SMART CONSUMERS, SMART GOVERNMENTS
The new century so far is a story of technology racing ahead, while business, government, law and culture try to keep up. As consumers, we embrace much of the innovation. It offers convenience, choice and value. Nowhere is this truer than in the new ways we can plan travel.
But we are better off if we make smart, informed choices — both in our individual actions as consumers and collective actions in the governments that represent us. The information you allow social media sites to collect about you makes a difference in how powerful organisations behave.
The type of food you buy makes a difference in whether farmers and fishermen care about sustainability. The way you book your travel also makes a difference, especially in a country where travel is such an important part of the economy.

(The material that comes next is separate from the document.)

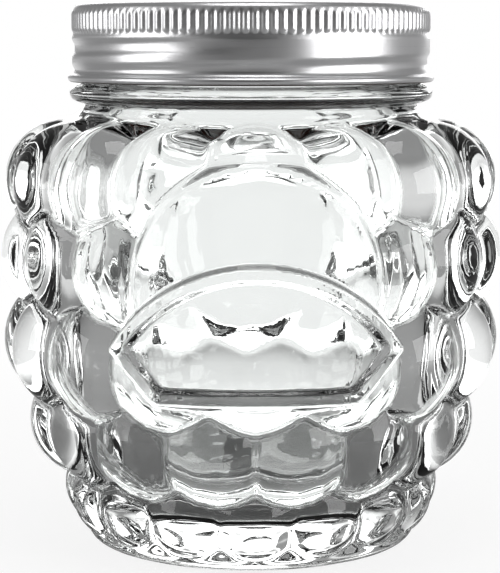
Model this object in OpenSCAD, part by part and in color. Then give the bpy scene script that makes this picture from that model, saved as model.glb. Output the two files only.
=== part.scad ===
// Pressed-glass jam pot shaped like a berry, with a two-part metal lid:
// a flat steel disc with a bonded sealing ring, held down by a knurled screw band.
// The pot's axis is Z, it stands on Z = 0, and its arched panel faces -Y.

/* [Glass body] */
// Radius from the axis to the panel's raised rim
body_r = 53; // [51:0.5:55]
// Height of the sealing rim above the table
rim_h = 109.4; // [108:0.2:116]
// Radius of the ring that the pot stands on
foot_r = 30.5; // [28:0.5:32]
// Glass left under the hollow, at the foot
base_t = 8.5; // [6:0.5:12]
// Glass between the hollow and the body behind the berries
wall_t = 2.4; // [1.8:0.1:3]
// Glass round the lowest part of the hollow
foot_wall_t = 4.2; // [3.6:0.2:6]
// Rounding of the hollow's floor
floor_round = 9.5; // [7:0.5:10]

/* [Berries] */
// Radius of one berry in the widest row
berry_r = 12; // [11.5:0.25:13]
// Number of berries round the body
berry_count = 16; // [14:2:20]

/* [Smooth faces and panel] */
// Radius of the smooth round face at the front and at the back
window_r = 23; // [20:0.5:25]
// Distance of its middle below the shoulder
window_below = 32; // [30:0.5:34]
// How far its face stays below the panel's rim
window_drop = 0.5; // [0.3:0.1:0.6]
// Width of the panel between its side corners
panel_w = 56; // [46:1:60]
// Width of the panel along its straight lower edge
panel_foot_w = 39; // [30:1:44]
// Height of the panel's lower edge above the table
panel_z = 36.5; // [34:0.5:40]
// Height from the lower edge to the side corners
panel_side_h = 9.8; // [6:0.2:12]
// Height from the lower edge to the crown of the arch
panel_h = 26; // [22:0.5:30]
// Width of the raised rim round the panel
panel_rim_w = 2.6; // [1.6:0.2:4]
// How far the panel's face lies below its rim
panel_depth = 0.9; // [0.4:0.1:1.4]

/* [Neck and mouth] */
// Width of the glass rim round the mouth
rim_w = 4.6; // [4:0.2:5.6]
// Room for the thread between the neck and the band
thread_room = 1.85; // [1.4:0.05:2.2]
// How far the bead stands out past the band
bead_out = 0.6; // [0.1:0.1:1.4]
// Height of the bead
bead_h = 3.4; // [2.4:0.2:4]
// Height of the groove between the bead and the band
bead_gap = 0.6; // [0.4:0.1:1.2]
// Height of the plain neck between the shoulder and the bead
neck_foot_h = 1.2; // [0.8:0.2:3]

/* [Screw band] */
// Outer radius of the band's wall
band_r = 36.8; // [36.6:0.1:38]
// Thickness of the band's sheet steel
band_t = 0.4; // [0.3:0.05:0.5]
// Height of the band
band_h = 15.8; // [14:0.2:17]
// Width of the flange that holds the disc down
flange_w = 6.4; // [5:0.2:7]
// Radius of the bend between flange and wall
band_bend = 1.5; // [1:0.1:2]
// Number of grip ribs
rib_count = 130; // [90:2:150]
// Depth of the grooves between the grip ribs
rib_depth = 0.35; // [0.2:0.05:0.45]
// Height of the ribbed belt
rib_h = 4.4; // [3:0.2:6]
// Radius of the rolled lower edge
curl_r = 0.8; // [0.6:0.05:1]

/* [Lid disc and sealing ring] */
// Clearance between the disc's edge and the band's wall
disc_play = 1.15; // [0.8:0.05:1.6]
// Thickness of the disc's sheet steel
disc_t = 0.3; // [0.2:0.05:0.4]
// Depth of the step from the rim channel to the middle
disc_step = 0.9; // [0.6:0.1:1.4]
// Radius of the shallow raised button in the middle
button_r = 19; // [14:0.5:22]
// Height of the button
button_h = 0.5; // [0.3:0.1:0.8]
// Thickness of the sealing ring
seal_t = 0.8; // [0.6:0.1:1.2]
// Width of the sealing ring
seal_w = 3; // [2.2:0.1:3.4]

/* [Hidden] */

// Clearance between faces that rest on each other
seat_gap = 0.05;
// How far a cutting shape runs past what it cuts
overrun = 1;
// Roundings of the foot, the mouth and the shoulder
foot_round = 3.4;
mouth_round = 1.1;
// Depth of the push-up under the foot, and width of the ring left round it
pushup_h = 1.6;
foot_ring_w = 4.5;
// Tall, gentle curve of the smooth faces and of the panel
face_curve_r = 300;
// Berries whose peak lies within this share of a smooth face's radius are left out
covered_share = 0.6;
// Points on an arc of a profile
arc_steps = 8;
curve_steps = 16;

// Rows of berries from the shoulder down. Each row gives its height as a share of
// shoulder_h, its reach as a share of body_r, its berry size as a share of berry_r,
// and the part of a step by which it is turned.
row_shares = [
    [0.850, 0.966, 1.04, 0],
    [0.672, 0.986, 1.00, 0.5],
    [0.467, 0.978, 1.04, 0],
    [0.278, 0.885, 0.96, 0.5],
    [0.122, 0.742, 0.75, 0]];

// Body behind the berries. The lower points give their radius as a share of the way from
// the foot's edge to body_r, the upper ones as a share of the way from the neck to body_r.
// The second number is the height as a share of shoulder_h.
lower_shares = [
    [0.023, 0.08], [0.162, 0.18], [0.325, 0.27], [0.437, 0.36], [0.513, 0.46], [0.556, 0.57]];
upper_shares = [
    [0.590, 0.68], [0.586, 0.79], [0.537, 0.86], [0.447, 0.91], [0.298, 0.955]];

// Radii that follow from the band: its inside, the neck, the mouth, the bead and the disc
band_inner_r = band_r - rib_depth - band_t;
finish_r = band_inner_r - thread_room;
mouth_r = finish_r - rim_w;
bead_r = band_r + bead_out;
disc_r = band_inner_r - disc_play;
seal_r = finish_r - mouth_round / 2;
pushup_r = foot_r - foot_ring_w;

// Heights that follow from the rim down
disc_z = rim_h + seat_gap + seal_t;
band_top = disc_z + disc_t + seat_gap + band_t;
band_foot = band_top - band_h;
bead_z = band_foot - bead_gap - bead_h / 2;
shoulder_h = bead_z - bead_h / 2 - neck_foot_h;
window_z = shoulder_h - window_below;
step_angle = 360 / berry_count;

// Outer line of the body behind the berries, from the foot to the neck
foot_edge = foot_r + foot_round;
core_line = concat(
    [for (p = lower_shares) [foot_edge + p[0] * (body_r - foot_edge), p[1] * shoulder_h]],
    [for (p = upper_shares) [finish_r + p[0] * (body_r - finish_r), p[1] * shoulder_h]],
    [[finish_r, shoulder_h]]);

// Points of an arc about a centre, from one angle to another
function arc(centre, r, from, to, steps = arc_steps) =
    [for (i = [0:steps]) centre + r * [cos(from + (to - from) * i / steps),
                                       sin(from + (to - from) * i / steps)]];

// Direction from one point to the next, and the normal on its left
function unit(v) = v / norm(v);
function left(v) = [-v[1], v[0]];

// A path shifted to its left by t, with mitred corners
function beside(path, t) = [
    for (i = [0:len(path) - 1])
        let (before = unit(path[max(i, 1)] - path[max(i, 1) - 1]),
             after = unit(path[min(i + 1, len(path) - 1)] - path[min(i, len(path) - 2)]),
             n = unit(left(before) + left(after)))
        path[i] + n * t / (n * left(after))];

// Outline of a bent sheet of thickness t that follows a path
function sheet(path, t) =
    let (other = beside(path, t))
    concat(path, [for (i = [len(other) - 1:-1:0]) other[i]]);

// Barrel of radius r at the height of the smooth faces' middle, gently curved up and down,
// tall enough for the smooth faces and the panel
module barrel(r) {
    low = min(window_z - window_r, panel_z) - overrun;
    high = max(window_z + window_r, panel_z + panel_h) + overrun;
    points = arc([r - face_curve_r, window_z], face_curve_r,
                 asin((low - window_z) / face_curve_r), asin((high - window_z) / face_curve_r));
    rotate_extrude($fn = 96)
        polygon(concat([[0, points[0][1]]], points, [[0, points[arc_steps][1]]]));
}

// One ring of berries, without those that a smooth face covers
module berry_row(shares) {
    r = berry_r * shares[2];
    reach = body_r * shares[1];
    z = shoulder_h * shares[0];
    for (i = [0:berry_count - 1])
        let (a = (i + shares[3]) * step_angle)
            if (norm([reach * sin(a), z - window_z]) > covered_share * window_r)
                rotate([0, 0, a])
                    translate([0, r - reach, z])
                        sphere(r = r, $fn = 48);
}

// Turned body behind the berries, with its rounded foot, neck, bead and rim
module body_core() {
    foot = arc([foot_r, foot_round], foot_round, -90, 0);
    bead = arc([bead_r - bead_h / 2, bead_z], bead_h / 2, -90, 90);
    rim = arc([finish_r - mouth_round, rim_h - mouth_round], mouth_round, 0, 90);
    rotate_extrude($fn = 96)
        polygon(concat(
            [[0, 0]], foot, core_line, bead,
            [[finish_r, bead_z + bead_h / 2]], rim,
            [[0, rim_h]]));
}

// Smooth hollow with a rounded floor and an open mouth. Its wall follows the body's.
module hollow() {
    wall = beside(core_line, wall_t);
    floor_r = core_line[1][0] - foot_wall_t;
    lip = mouth_r + mouth_round;
    rotate_extrude($fn = 96)
        polygon(concat(
            [[0, base_t]],
            arc([floor_r - floor_round, base_t + floor_round], floor_round, -90, 0),
            [for (i = [2:len(wall) - 2]) wall[i]],
            [[mouth_r, bead_z]],
            arc([lip, rim_h - mouth_round], mouth_round, 180, 90),
            [[lip, rim_h + overrun], [0, rim_h + overrun]]));
}

// Outline of the arched panel, drawn in by inset: an arch on two slanted sides
function panel_outline(inset) =
    let (half = panel_w / 2, foot_half = panel_foot_w / 2, rise = panel_h - panel_side_h,
         arch_r = (half * half + rise * rise) / (2 * rise),
         arch_z = panel_h - arch_r,
         along = unit([half - foot_half, panel_side_h]),
         side = [foot_half, 0] + left(along) * inset,
         low = side + along * (inset - side[1]) / along[1],
         from_centre = low - [0, arch_z],
         b = from_centre * along,
         reach = -b + sqrt(b * b - from_centre * from_centre + pow(arch_r - inset, 2)),
         corner = low + along * reach,
         a = atan2(corner[1] - arch_z, corner[0]))
    concat([[-low[0], low[1]], low],
           arc([0, arch_z], arch_r - inset, a, 180 - a, curve_steps));

// Column in front of the pot with the panel's outline
module panel_column(inset) {
    translate([0, -body_r / 2, panel_z])
        rotate([90, 0, 0])
            linear_extrude(height = body_r)
                polygon(panel_outline(inset));
}

// Solid that backs the panel and carries its rim
module panel_plate() {
    intersection() {
        panel_column(0);
        barrel(body_r);
    }
}

// Glass taken away in front of the panel's bare face
module panel_recess() {
    difference() {
        panel_column(panel_rim_w);
        barrel(body_r - panel_depth);
    }
}

// Round columns through the body at the front and at the back
module window_columns() {
    for (a = [0, 180])
        rotate([0, 0, a])
            translate([0, -body_r / 2, window_z])
                rotate([90, 0, 0])
                    cylinder(r = window_r, h = body_r, $fn = 96);
}

// Smooth round faces that fill the valleys between the berries
module windows() {
    intersection() {
        window_columns();
        barrel(body_r - window_drop);
    }
}

// Shallow dome cut into the underside
module pushup() {
    ball_r = (pushup_r * pushup_r + pushup_h * pushup_h) / (2 * pushup_h);
    translate([0, 0, pushup_h - ball_r])
        sphere(r = ball_r, $fn = 96);
}

module glass_jar() {
    color([0.86, 0.93, 0.92, 0.45])
        difference() {
            union() {
                body_core();
                for (shares = row_shares)
                    berry_row(shares);
                windows();
                panel_plate();
            }
            panel_recess();
            hollow();
            pushup();
        }
}

// Pressed disc: a channel round the edge for the sealing ring, a step down to the middle
// and a shallow button
module lid_disc() {
    top = disc_z + disc_t;
    step_r = mouth_r - disc_step;
    path = [
        [0, top - disc_step + button_h],
        [button_r, top - disc_step + button_h],
        [button_r + 2 * button_h, top - disc_step],
        [step_r - disc_step, top - disc_step],
        [step_r, top],
        [disc_r - disc_t, top],
        [disc_r, top - disc_t],
        [disc_r, top - seal_t]];
    color([0.80, 0.81, 0.82])
        rotate_extrude($fn = 96)
            polygon(sheet(path, -disc_t));
}

module sealing_ring() {
    color([0.45, 0.16, 0.11])
        translate([0, 0, rim_h + seat_gap])
            difference() {
                cylinder(r = seal_r, h = seal_t, $fn = 96);
                translate([0, 0, -overrun])
                    cylinder(r = seal_r - seal_w, h = seal_t + 2 * overrun, $fn = 96);
            }
}

// Belt of grip ribs: a star-shaped prism with bevelled ends, hollow inside the band's wall
module rib_belt() {
    wall_r = band_r - rib_depth;
    root_r = wall_r - band_t / 2;
    belt_top = band_top - band_bend;
    points = [for (i = [0:2 * rib_count - 1])
        let (r = i % 2 == 0 ? band_r : root_r + band_t / 4, a = 180 * i / rib_count)
        r * [cos(a), sin(a)]];
    bevel = band_r - root_r;
    intersection() {
        translate([0, 0, belt_top - rib_h - overrun])
            linear_extrude(height = rib_h + 2 * overrun)
                polygon(points);
        rotate_extrude($fn = 96)
            polygon([
                [root_r, belt_top], [band_r, belt_top - bevel],
                [band_r + overrun, belt_top - bevel], [band_r + overrun, belt_top - rib_h + bevel],
                [band_r, belt_top - rib_h + bevel], [root_r, belt_top - rib_h]]);
    }
}

// Screw band: a flange over the disc, a bend, the ribbed wall and a rolled lower edge
module screw_band() {
    wall_r = band_r - rib_depth;
    path = concat(
        [[band_r - flange_w, band_top]],
        arc([wall_r - band_bend, band_top - band_bend], band_bend, 90, 0),
        [[wall_r, band_foot + curl_r]]);
    color([0.78, 0.78, 0.79])
        union() {
            rotate_extrude($fn = 96)
                polygon(sheet(path, -band_t));
            rib_belt();
            rotate_extrude($fn = 96)
                translate([wall_r + curl_r / 2, band_foot + curl_r])
                    circle(r = curl_r, $fn = 32);
        }
}

glass_jar();
lid_disc();
sealing_ring();
screw_band();
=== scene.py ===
import math

import bpy
import numpy as np
from mathutils import Matrix, Vector


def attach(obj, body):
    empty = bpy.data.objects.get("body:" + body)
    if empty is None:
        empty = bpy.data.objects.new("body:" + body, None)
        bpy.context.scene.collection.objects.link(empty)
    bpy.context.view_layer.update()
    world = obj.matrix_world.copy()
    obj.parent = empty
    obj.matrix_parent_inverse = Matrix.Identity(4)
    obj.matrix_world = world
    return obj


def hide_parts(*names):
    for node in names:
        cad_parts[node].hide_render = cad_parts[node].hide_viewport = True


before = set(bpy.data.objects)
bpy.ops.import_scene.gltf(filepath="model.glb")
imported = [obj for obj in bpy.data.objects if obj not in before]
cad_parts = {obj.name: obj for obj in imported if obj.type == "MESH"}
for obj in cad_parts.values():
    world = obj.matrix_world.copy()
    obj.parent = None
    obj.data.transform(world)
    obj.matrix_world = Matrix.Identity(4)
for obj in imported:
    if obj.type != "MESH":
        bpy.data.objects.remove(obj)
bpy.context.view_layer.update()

mm = 0.001


# shared helpers

def smoothStep(t):
    # 3t^2 - 2t^3 with t held between 0 and 1
    t = np.clip(t, 0.0, 1.0)
    return t * t * (3.0 - 2.0 * t)


def softMax(layers, k):
    # k * ln(sum(exp(layer / k))): the highest layer wins, and creases get a fillet of about k
    top = np.max(layers, axis=0)
    return top + k * np.log(np.sum([np.exp((a - top) / k) for a in layers], axis=0))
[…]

Thus, two modest proposals. By all means take advantage of the big travel websites to consider destinations, see what’s available and compare. Then, once you decide, use the hotel website. It will provide useful additional information. You won’t pay any more, and you can often get a lower rate by enrolling in a free membership programme. Most importantly, less of what you spend will fly away to foreign corporations and governments.
Support public policy changes that keep up with business and technological innovation. As one of the world’s leading travel destinations, Thailand’s policies should be as up-to-date as those of the top destinations in Europe, Asia and the US. Taxation and regulation policies should protect the public interest and ensure a level playing field for both established and new players.
This is a story about what happens behind the scenes when you book a room for your next holiday.